Si les alliances militaires se font et se défont suivant le positionnement, parfois circonstanciel, des forces présentes sur le terrain, l’attitude politique des chefferies est quant à elle inhérente aux positionnements des confédérations tribales, seules entités souveraines dans l’espace touareg.
Certains analystes ou « spécialistes » voudraient bien parler « d’homogénéité » ou « d’unité touarègue», même parfois superficielle. Mais les réalités historiques et sociopolitiques régionales invalident cette vision idéaliste et partiellement erronée des rapports qui animent les populations touarègues dans leur complexité.
Les dynamiques et positionnements des différents acteurs touaregs, qu’ils soient issus des groupes armés ou des organisations représentatives de la société civile, dès 2012, trahissent tout à fait les clivages qui ont toujours traversé le monde touareg.
Ainsi, les deux plus anciennes confédérations touarègues, attachées chacune à son «ettebel » (tambour symbolisant la souveraineté politique et la suprématie militaire), à savoir les Imouchar et les Kel Ansar, se sont bien gardées d’adopter une position politique favorable aux groupes armés qui avaient déclenché la guerre.
Pour les chefferies qui participent à ces deux confédérations, le soulèvement armé est advenu dans un contexte chaotique incitant à la prudence : la guerre en Lybie, l’implantation des djihadistes au Nord-Mali et le développement des trafics illicites dans cette région. Alors qu’un retour à la normale et la reconstruction du pays (aussi fragile fût-elle), qui faisaient suite à la rébellion des années 90, étaient en cours depuis une quinzaine d’années, il était alors inopportun, voire contre-productif, de voir ressurgir une rébellion se réclamant de la défense des seuls intérêts touaregs.
Inversement, la réserve affichée de ces chefferies coutumières poussa certaines factions tribales (non issues des lignées aristocratiques des confédérations citées), vassales ou anciennes alliées, à se ranger du côté des groupes armés, pour retrouver, en quelque sorte, « leur autonomie », voire « une indépendance », peut-être aussi à « promouvoir » des individus, en s’inscrivant dans un projet « indépendantiste », avec des perspectives plus vastes, qui concernaient tout le Nord-Mali, « l’Azawad ».
Et c’est bien de ce thème, « l’indépendance de l’Azawad », que les différents groupes armés avaient fait leur cheval de bataille. Pendant un certain temps, du moins…

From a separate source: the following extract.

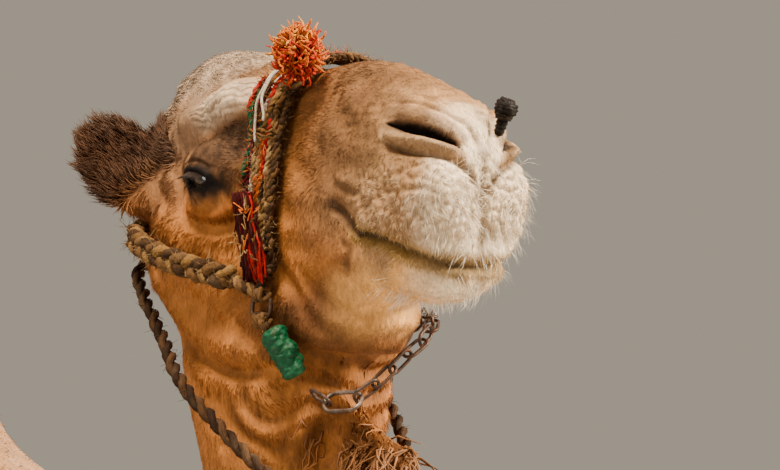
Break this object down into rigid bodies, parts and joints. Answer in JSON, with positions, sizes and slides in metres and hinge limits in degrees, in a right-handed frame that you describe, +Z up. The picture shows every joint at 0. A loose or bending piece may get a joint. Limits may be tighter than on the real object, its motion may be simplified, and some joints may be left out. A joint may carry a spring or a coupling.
{
  "type": "dromedary camel",
  "caption": "Standing dromedary with one hump, head raised and level, wearing a rope, wool and chain halter without a lead.",
  "frame": {"origin": "on the floor under the middle of the whole animal's length and width", "axes": "+X the way the animal faces, +Y to its left, +Z up"},
  "size_m": [2.3018, 0.5989, 2.2013],
  "materials": {
    "coat": "short hair, golden tan, paler and greyer on the muzzle and crown",
    "dark_coat": "longer dark brown hair",
    "pad": "bare horny skin",
    "nail": "dark horn",
    "eye": "wet, dark brown",
    "rope": "coarse braided hair rope",
    "dark_rope": "dark twisted rope",
    "red_wool": "dyed wool, mixed colours",
    "orange_wool": "dyed wool tuft",
    "green_tape": "wound tape",
    "iron": "rusty",
    "black": "dull"
  },
  "bodies": {
    "root": {"chain_a01": "iron", "chain_b01": "iron", "chain_b02": "iron", "chain_b03": "iron", "chain_b04": "iron", "chain_b05": "iron", "chain_b06": "iron", "chain_b07": "iron", "chain_b08": "iron", "chain_b09": "iron", "chain_b10": "iron", "cheek_rope": "rope", "chest_pad": "pad", "ear_left": "dark_coat", "ear_right": "dark_coat", "eye_left": "eye", "eye_right": "eye", "fore_foot_left": "coat", "fore_foot_right": "coat", "fore_lower_left": "coat", "fore_lower_right": "coat", "fore_upper_left": "coat", "fore_upper_right": "coat", "head": "coat", "headpiece": "dark_rope", "hind_foot_left": "coat", "hind_foot_right": "coat", "hind_lower_left": "coat", "hind_lower_right": "coat", "hind_upper_left": "coat", "hind_upper_right": "coat", "hump": "coat", "link_left": "iron", "link_right": "iron", "nail_fore_left_inner": "nail", "nail_fore_left_outer": "nail", "nail_fore_right_inner": "nail", "nail_fore_right_outer": "nail", "nail_hind_left_inner": "nail", "nail_hind_left_outer": "nail", "nail_hind_right_inner": "nail", "nail_hind_right_outer": "nail", "neck": "coat", "neck_rope": "dark_rope", "nose_peg": "black", "noseband": "red_wool", "noseband_rope": "dark_rope", "pompom": "orange_wool", "ring_right": "iron", "tail": "coat", "tail_tuft": "dark_coat", "tassel_left": "red_wool", "tassel_right": "red_wool", "trunk": "coat", "wrap_right": "green_tape"}
  },
  "joints": []
}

La grande désillusion commença dès les premiers contacts qui allaient aboutir à la signature de l’Accord d’Ouagadougou, en juin 2013, quand les groupes rebelles reconnurent ouvertement le principe de « l’intégrité territoriale de l’État malien ». Les leaders de la rébellion renonçaient ainsi, de facto, à la promesse qu’ils avaient faite à leurs militants.
Toutes revendications « d’indépendance » ou de « fédéralisme », systématiquement brandies encore quelques semaines auparavant, étaient désormais exclues des négociations.
Mais la déception des militants indépendantistes atteignit son comble au lendemain de la publication de la feuille de route des négociations, à Alger, le 24 juillet 2014 : signée entre les leaders des groupes armés de l’Azawad et le gouvernement central de Bamako, sous médiation algérienne, la feuille de route, qui balise très clairement les thèmes des discussions qui ont repris le 1er septembre dernier, enterre définitivement toute revendication « indépendantiste », « fédéraliste » ou « autonomiste ». Ces trois options constituaient pourtant la justification et le principal argument des groupes armés, vis-à-vis des populations touarègues du Nord-Mali qui leur prêtaient l’oreille. Des populations qui payent aujourd’hui le lourd tribut de la guerre : les conséquences dramatiques pour les Touaregs surviennent dès les premières heures du conflit, en 2012, avec les affres de l’occupation djihadiste, puis avec la reconquête du territoire par l’armée malienne et la « revanche » sur les populations du Nord assimilées aux rebelles, à la faveur du déclenchement de l’opération française « Serval », à partir de janvier 2013.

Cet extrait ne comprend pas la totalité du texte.